Condizione essenziale per il riconoscimento del suddetto assegno in favore del coniuge cui non sia addebitabile la separazione è che questi sia privo di adeguati redditi propri, ossia di redditi che gli consentano di mantenere un tenore di vita analogo a quello goduto in costanza di matrimonio, nonché, che sussista una disparità economica tra i coniugi.

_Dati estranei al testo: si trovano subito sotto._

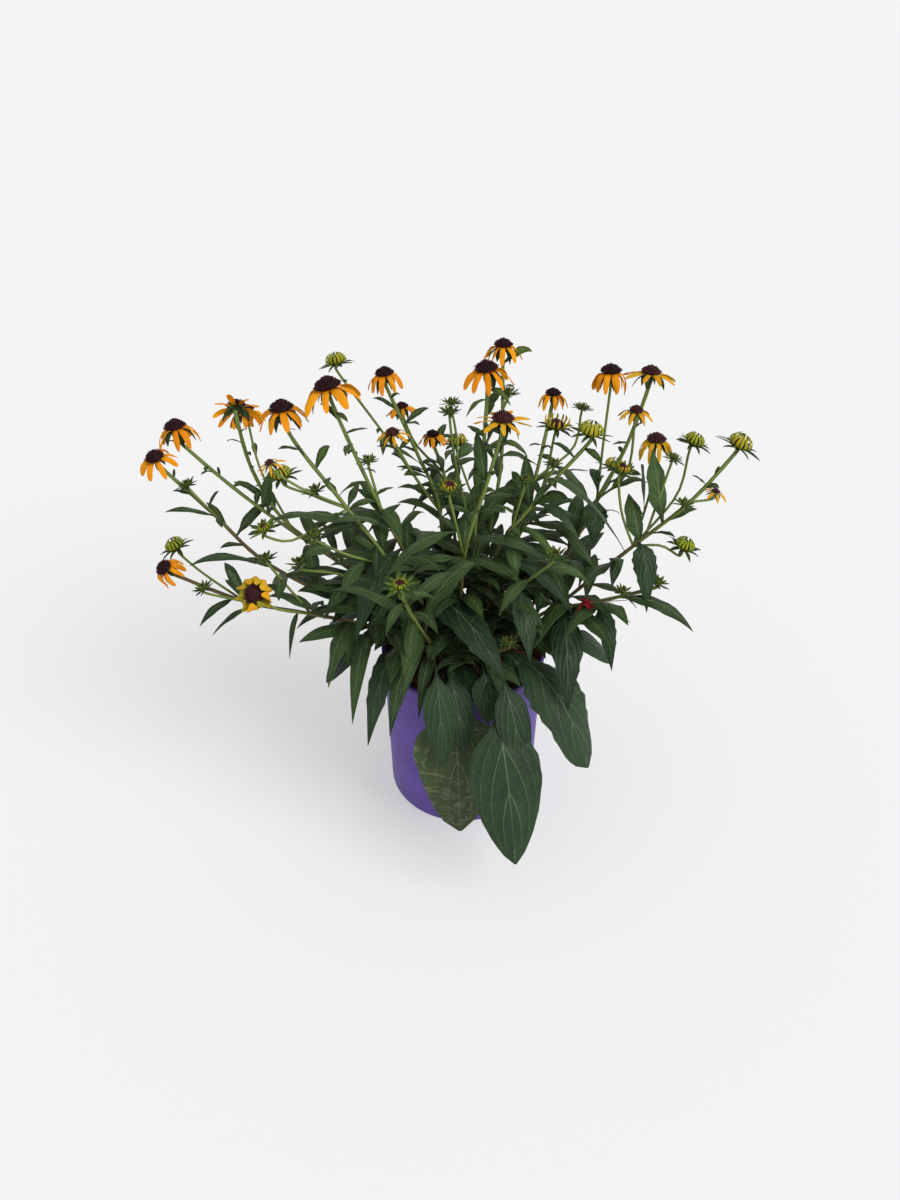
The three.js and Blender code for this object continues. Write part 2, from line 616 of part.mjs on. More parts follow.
/** The green cup of a head, with its ring of bract points and the points of an opening bud's young rays. */
function greenCup(kind, settings, frame, index) {
  const { size, droop } = settings;
  const { points, rings } = HEAD_KINDS[kind];
  const profile = rings.map(([radius, height]) => [radius * size, height * size]);
  const hang = kind === 'bloom' ? TIP_DRAW_IN * (droop / 90) : 0;
  if (kind === 'bloom') {
    profile.slice(-2).forEach((ring) => ring.splice(1, 1, -RAY_THICKNESS / 2 - CUP_GAP));
  }
  const geometry = lathe(profile, 2 * points);
  const place = geometry.attributes.position;
  for (let i = 0; i < place.count; i += 1) {
    const [radius, , tipRadius, tipHeight, between] = rings[i % rings.length];
    const turn = Math.floor(i / rings.length);
    if (tipRadius && turn % 2 === (between ? 1 : 0)) {
      const stretch = (tipRadius - hang) / radius;
      place.setXYZ(i, place.getX(i) * stretch, place.getY(i) * stretch, tipHeight * size);
    }
  }
  return solidOf(geometry.rotateZ(2 * Math.PI * jitter(index, 3)).applyMatrix4(frame));
}

/** One ray of a bloom, which keeps clear of its neighbours: it hangs lower or is shorter there. */
function fittedRay(node, settings, frame, index, i) {
  const { size, droop, rays, reach: share } = settings;
  const angle = 2 * Math.PI * (jitter(index, 5) + (i + 0.3 * jitter(index, i + 20)) / rays);
  const side = new THREE.Vector3(Math.sin(angle), -Math.cos(angle), 0).transformDirection(frame);
  const width = 2 * RAY_HALF_WIDTH * size + 2 * CLEARANCE;
  for (const [, lift, scale] of TRIES) {
    const hang = THREE.MathUtils.degToRad(droop + RAY_SWAY * (jitter(index, i) - 0.5) - 1.5 * lift);
    const own = 1 + RAY_SPREAD * (jitter(i, index) - 0.5);
    const curve = rayCurve(angle, size, RAY_LENGTH * share * size * scale * own, hang);
    const knots = [curve.v0, curve.v1, curve.v2].map((point) => point.clone().applyMatrix4(frame));
    const placedCurve = new THREE.QuadraticBezierCurve3(...knots);
    const guard = blade(placedCurve, side, FORMS.ray, width, RAY_THICKNESS + 2 * CLEARANCE);
    if (isClear(node, guard)) {
      remember(node, guard);
      return { angle, curve };
    }
  }
  return { angle, curve: rayCurve(angle, size, STUB_RAY_SHARE * RAY_LENGTH * size, 0) };
}

/** The ring of rays of a bloom: one plate in the outline of all its rays, bent down along their midribs. */
function rayRing(node, settings, frame, index) {
  const { size, rays } = settings;
  const outline = [];
  const heights = [];
  for (let i = 0; i < rays; i += 1) {
    const { angle, curve } = fittedRay(node, settings, frame, index, i);
    const middle = curve.getPoint(FORMS.ray.along[1]);
    const across = new THREE.Vector3(Math.sin(angle), -Math.cos(angle), 0);
    across.multiplyScalar(RAY_HALF_WIDTH * size);
    const notch = angle - Math.PI / rays;
    const hub = new THREE.Vector3(Math.cos(notch), Math.sin(notch), 0).multiplyScalar(HUB_RADIUS * size);
    const corners = [hub, middle.clone().add(across), curve.v2, middle.clone().sub(across)];
    outline.push(...corners.map(({ x, y }) => new THREE.Vector2(x, y)));
    heights.push(...corners.map(({ z }) => z));
  }
  const plate = { depth: RAY_THICKNESS, bevelEnabled: false };
  const geometry = new THREE.ExtrudeGeometry(new THREE.Shape(outline), plate);
  const place = geometry.attributes.position;
  for (let i = 0; i < place.count; i += 1) {
    const corner = new THREE.Vector2(place.getX(i), place.getY(i));
    const distances = outline.map((point) => point.distanceTo(corner));
    const nearest = distances.indexOf(Math.min(...distances));
    place.setZ(i, place.getZ(i) - RAY_THICKNESS / 2 + heights[nearest]);
  }
  return solidOf(geometry.applyMatrix4(frame));
}

/** The squat disc of a bloom, with its florets as a relief of rises and dips in turn. */
function discCone(settings, frame) {
  const radius = DISC_RADIUS * settings.size;
  const height = DISC_HEIGHT * settings.size;
  const low = DISC_BASE + DISC_RIM;
  const rings = DISC_PROFILE.map(([out, up]) => [radius * out, low + height * up]);
  const profile = [[0, DISC_BASE], [0.85 * radius, DISC_BASE], ...rings];
  const geometry = lathe(profile, DISC_SIDES);
  const place = geometry.attributes.position;
  for (let i = 0; i < place.count; i += 1) {
    const level = i % profile.length;
    const turn = Math.floor(i / profile.length) % DISC_SIDES;
    const swell = 1 + ((level + turn) % 2 === 0 ? FLORET_RELIEF : -FLORET_RELIEF) / radius;
    if (level > 2 && level < profile.length - 1) {
      place.setXYZ(i, place.getX(i) * swell, place.getY(i) * swell, place.getZ(i) * swell);
    }
  }
  return solidOf(geometry.applyMatrix4(frame));
}

/** The curve of a shoot. It ends in the base of its head's cup and arrives along the head's axis. */
function shootCurve(stem, shoot, settings) {
  const [, , centre] = shoot.head;
  const axis = vec(settings.axis).normalize();
  const points = shoot.via.map(vec);
  if (!shoot.side) {
    points.unshift(vec([...stem.foot, FOOT_TOP]));
  }
  points.push(vec(centre).addScaledVector(axis, -(CUP_DEPTH + NECK_LENGTH) * settings.size));
  points.push(vec(centre).addScaledVector(axis, -(CUP_DEPTH - 1) * settings.size));
  return new THREE.CatmullRomCurve3(points, false, 'catmullrom', 0.5);
}

/** A shoot's solid, swept along its curve. */
function shootSolid(curve, radius) {
  const steps = Math.max(3, Math.round(curve.getLength() / STEM_STEP) + 1);
  const sweep = { steps, bevelEnabled: false, extrudePath: curve };
  return solidOf(new THREE.ExtrudeGeometry(polygon(radius, STEM_SIDES), sweep));
}

/** The upright foot of a stem in the mix. */
function footSolid([x, y], radius, low, high) {
  const foot = new THREE.CylinderGeometry(radius, radius, high - low, FOOT_SIDES).rotateX(Math.PI / 2);
  return solidOf(foot.translate(x, y, (low + high) / 2));
}

/** The point of a stem's shoots that lies nearest to a given point. */
function nearestOnStem(curves, target) {
  const samples = curves.flatMap((curve) => curve.getPoints(48));
  const distances = samples.map((point) => point.distanceTo(target));
  return samples[distances.indexOf(Math.min(...distances))];
}

/** The radius of the pot's outer wall at a height. */
function wall(height) {
  return POT_BASE_RADIUS + ((POT_RIM_RADIUS - RIM_LIP - POT_BASE_RADIUS) * height) / POT_HEIGHT;
}

/** Pot: a lathed wall and floor with a lip at the rim, and drain slots cut through the bottom corner. */
function potSolid() {
  const lipStart = POT_HEIGHT - RIM_LIP_HEIGHT;
  const profile = [
    [0, 0],
    [POT_BASE_RADIUS - 2, 0],
    [wall(2), 2],
    [wall(lipStart), lipStart],
    [POT_RIM_RADIUS, lipStart + 1],
    [POT_RIM_RADIUS, POT_HEIGHT - 0.6],
    [POT_RIM_RADIUS - 0.7, POT_HEIGHT],
    [POT_RIM_RADIUS - RIM_LIP - POT_WALL, POT_HEIGHT],
    [wall(POT_FLOOR) - POT_WALL, POT_FLOOR],
    [0, POT_FLOOR],
  ];
  let pot = solidOf(lathe(profile, POT_SIDES));
  for (let i = 0; i < DRAIN_SLOTS; i += 1) {
    const { length, width, height } = DRAIN_SLOT;
    const slot = new THREE.BoxGeometry(length, width, height).translate(POT_BASE_RADIUS, 0, 0);
    const azimuth = THREE.MathUtils.degToRad(FIRST_DRAIN_SLOT + (360 * i) / DRAIN_SLOTS);
    pot = pot.subtract(solidOf(slot.rotateZ(azimuth)));
  }
  return pot;
}

/** Potting mix: fills the pot, with a lumpy top and a plain hole for each stem's foot. */
function soilSolid() {
  const inset = POT_WALL + 2 * CLEARANCE;
  const low = POT_FLOOR + CLEARANCE;
  const shoulder = SOIL_TOP - 4;
  const profile = [[0, low], [wall(low) - inset, low], [wall(shoulder) - inset, shoulder]];
  profile.push(...SOIL_RINGS.toReversed().map((radius) => [radius, SOIL_TOP]));
  const geometry = lathe(profile, SOIL_SIDES);
  const place = geometry.attributes.position;
  for (let i = 0; i < place.count; i += 1) {
    const level = i % profile.length;
    const turn = Math.floor(i / profile.length) % SOIL_SIDES;
    if (level > 2 && level < profile.length - 1) {
      place.setZ(i, place.getZ(i) + SOIL_BUMP * (2 * jitter(level, turn) - 1));
    }
  }
  const deep = SOIL_TOP - FOOT_DEPTH - 1;
  const holes = STEMS.map(({ foot }) => footSolid(foot, FOOT_RADIUS + CLEARANCE, deep, FOOT_TOP));
  return holes.reduce((mix, hole) => mix.subtract(hole), solidOf(geometry));
}

/** The share of its usual length that a leaf has. */
function lengthShare(index, i) {
  return LEAST_LENGTH + LENGTH_SPREAD * jitter(index, i);
}

/** The share of its length that a leaf keeps at a height. */
function heightShare(height) {
  return THREE.MathUtils.clamp(1 - (height - CROWN_HEIGHT) / CROWN_FADE, HIGH_LEAF_SHARE, 1);
}

/** Leaves by rule along a shoot, each a golden angle further round than the last, up to its bare neck. */
function ruleLeaves(node, curve, index, longest) {
  const solids = [];
  const shootLength = curve.getLength();
  const count = Math.floor(shootLength / LEAF_SPACING);
  for (let i = 1; i < count; i += 1) {
    const share = i / count;
    if ((1 - share) * shootLength < BARE_NECK) break;
    const root = curve.getPoint(share);
    const usual = THREE.MathUtils.lerp(longest, SHORTEST_LEAF, share);
    const length = usual * lengthShare(index, i) * heightShare(root.z);
    const way = wayTo(GOLDEN_ANGLE * (i + 3 * index), THREE.MathUtils.degToRad(LEAF_LIFT * share));
    const tip = root.clone().addScaledVector(way, length);
    const leaf = fittedLeaf(node, root, tip, LEAF_WIDTH_SHARE * length, 'lance', LEAF_RISE_SHARE * length);
    if (leaf) solids.push(leaf);
  }
  return solids;
}

/** The low leaves by rule: they rise from the foot and spread over the mix, fewer on a stem of few shoots. */
function crownLeaves(node, curves, index) {
  const grown = CROWN_LEAVES.slice(0, curves.length - 1);
  const leaves = grown.map(({ share, turn, length, width, climb, rise }) => {
    const root = curves[0].getPoint(share);
    const level = wayTo(GOLDEN_ANGLE * (index + turn), 0);
    const tip = root.clone().addScaledVector(level, length * lengthShare(index, 11 + turn));
    tip.z += climb;
    return fittedLeaf(node, root, tip, width, 'lance', rise);
  });
  return leaves.filter((leaf) => leaf);
}

const plant = new THREE.Group();
const pot = remember('pot', potSolid());
const soil = remember('soil', soilSolid());
plant.add(meshOf('pot', pot, POT_FINISH));
plant.add(meshOf('soil', soil, SOIL_FINISH));

// Shoots, cups and discs first, because they hold their places.
const blooms = [];
const stems = STEMS.map((stem, stemIndex) => {
  const solids = [footSolid(stem.foot, FOOT_RADIUS, SOIL_TOP - FOOT_DEPTH, FOOT_TOP + 2)];
  const curves = stem.shoots.map((shoot, shootIndex) => {
    const [name, kind, centre] = shoot.head;
    const index = 10 * stemIndex + shootIndex;
    const settings = headSettings(name, kind, centre, index);
    const frame = headFrame(centre, settings.axis);
    const curve = shootCurve(stem, shoot, settings);
    solids.push(shootSolid(curve, shoot.side ? SIDE_RADIUS : STEM_RADIUS));
    solids.push(greenCup(kind, settings, frame, index));
    if (kind === 'bloom') {
      blooms.push({ name, settings, frame, index, disc: discCone(settings, frame) });
    }
    return curve;
  });
  solids.forEach((solid) => remember(stem.name, solid));
  return { name: stem.name, solids, curves };
});
blooms.forEach(({ name, disc }) => remember(`${name}_cone`, disc));

for (const { name, settings, frame, index, disc } of blooms) {
  plant.add(meshOf(`${name}_rays`, rayRing(`${name}_rays`, settings, frame, index), RAY_FINISH));
  plant.add(meshOf(`${name}_cone`, disc, DISC_FINISH));
}

for (const [stemNumber, near, tip, width, form, rise] of LEAVES) {
  const stem = stems[stemNumber - 1];
  const root = nearestOnStem(stem.curves, vec(near));
  const leaf = fittedLeaf(stem.name, root, vec(tip), width, form, rise);
  if (leaf) stem.solids.push(leaf);
}
stems.forEach((stem, index) => {
  stem.solids.push(...crownLeaves(stem.name, stem.curves, index));
  stem.curves.forEach((curve, turn) => {
    const longest = turn === 0 ? LONGEST_LEAF : LONGEST_SIDE_LEAF;
    stem.solids.push(...ruleLeaves(stem.name, curve, index + stems.length * turn, longest));
  });
  plant.add(meshOf(stem.name, join(stem.solids), GREEN_FINISH));
});

export default plant;
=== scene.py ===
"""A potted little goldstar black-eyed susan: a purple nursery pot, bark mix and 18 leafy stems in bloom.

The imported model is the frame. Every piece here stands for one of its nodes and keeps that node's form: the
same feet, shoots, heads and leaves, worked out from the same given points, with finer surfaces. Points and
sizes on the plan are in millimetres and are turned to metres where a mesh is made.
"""

import logging
import math
from dataclasses import dataclass, field
from enum import Enum
from functools import partial

import bmesh
import bpy
import numpy as np
from mathutils import Matrix, Vector
from mathutils.kdtree import KDTree


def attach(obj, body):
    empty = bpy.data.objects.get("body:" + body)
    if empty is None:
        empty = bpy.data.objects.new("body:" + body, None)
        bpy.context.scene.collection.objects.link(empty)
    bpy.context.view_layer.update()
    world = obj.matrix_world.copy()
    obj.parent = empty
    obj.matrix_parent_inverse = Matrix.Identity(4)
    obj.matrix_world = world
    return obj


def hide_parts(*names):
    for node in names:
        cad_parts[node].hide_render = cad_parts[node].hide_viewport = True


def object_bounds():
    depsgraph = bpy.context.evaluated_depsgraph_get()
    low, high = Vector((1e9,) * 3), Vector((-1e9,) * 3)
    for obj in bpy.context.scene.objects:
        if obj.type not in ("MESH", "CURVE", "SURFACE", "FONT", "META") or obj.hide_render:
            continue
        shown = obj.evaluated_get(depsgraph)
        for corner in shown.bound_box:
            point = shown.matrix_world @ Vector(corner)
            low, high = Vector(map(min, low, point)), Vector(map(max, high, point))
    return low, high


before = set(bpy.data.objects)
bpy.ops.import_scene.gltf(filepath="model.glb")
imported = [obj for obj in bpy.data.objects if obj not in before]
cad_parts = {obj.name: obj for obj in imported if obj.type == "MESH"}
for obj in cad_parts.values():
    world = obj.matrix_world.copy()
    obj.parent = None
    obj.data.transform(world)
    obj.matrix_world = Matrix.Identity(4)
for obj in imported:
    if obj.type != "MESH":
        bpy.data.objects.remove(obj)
cad_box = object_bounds()

LOG = logging.getLogger("potted_plant")
MM = 0.001
BODY = "root"
GOLDEN_ANGLE = math.pi * (3 - math.sqrt(5))

Point = tuple[float, float, float]


class HeadKind(Enum):
    """How far a flower head has opened."""

    BLOOM = "bloom"
    SMALL_BLOOM = "small_bloom"
    OPENING = "opening"
    STAR = "star"
    CUP = "cup"
    BUD = "bud"


class LeafForm(Enum):
    """The outline of a leaf. The old one is heart-like, and withers."""

    LANCE = "lance"
    TOOTHED = "toothed"
    BLUNT = "blunt"
    BROAD = "broad"
    OLD = "old"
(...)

Indispensabile elemento di riferimento ai fini dell'attribuzione e della valutazione di congruità dell'assegno, è il contesto sociale nel quale i coniugi avevano vissuto durante la convivenza, quale situazione condizionante la qualità e la quantità dei bisogni emergenti: fattore che i Giudici territoriali non avevano considerato adeguatamente, così come non avevano ricostruito in modo attendibile il tenore di vita dei coniugi. Debole, a parere della Corte, è la motivazione che il marito possa contare su un reddito sicuro in quanto lavoratore dipendente, a fronte del carattere altalenante del profitto dell’impresa gestita dalla moglie, non essendo dato di comprendere se, all’attualità, i guadagni della donna giustifichino o meno l’assegno, ovvero se esso sia stato riconosciuto per sopperire ad eventuali e future oscillazioni deficitarie del reddito d'impresa.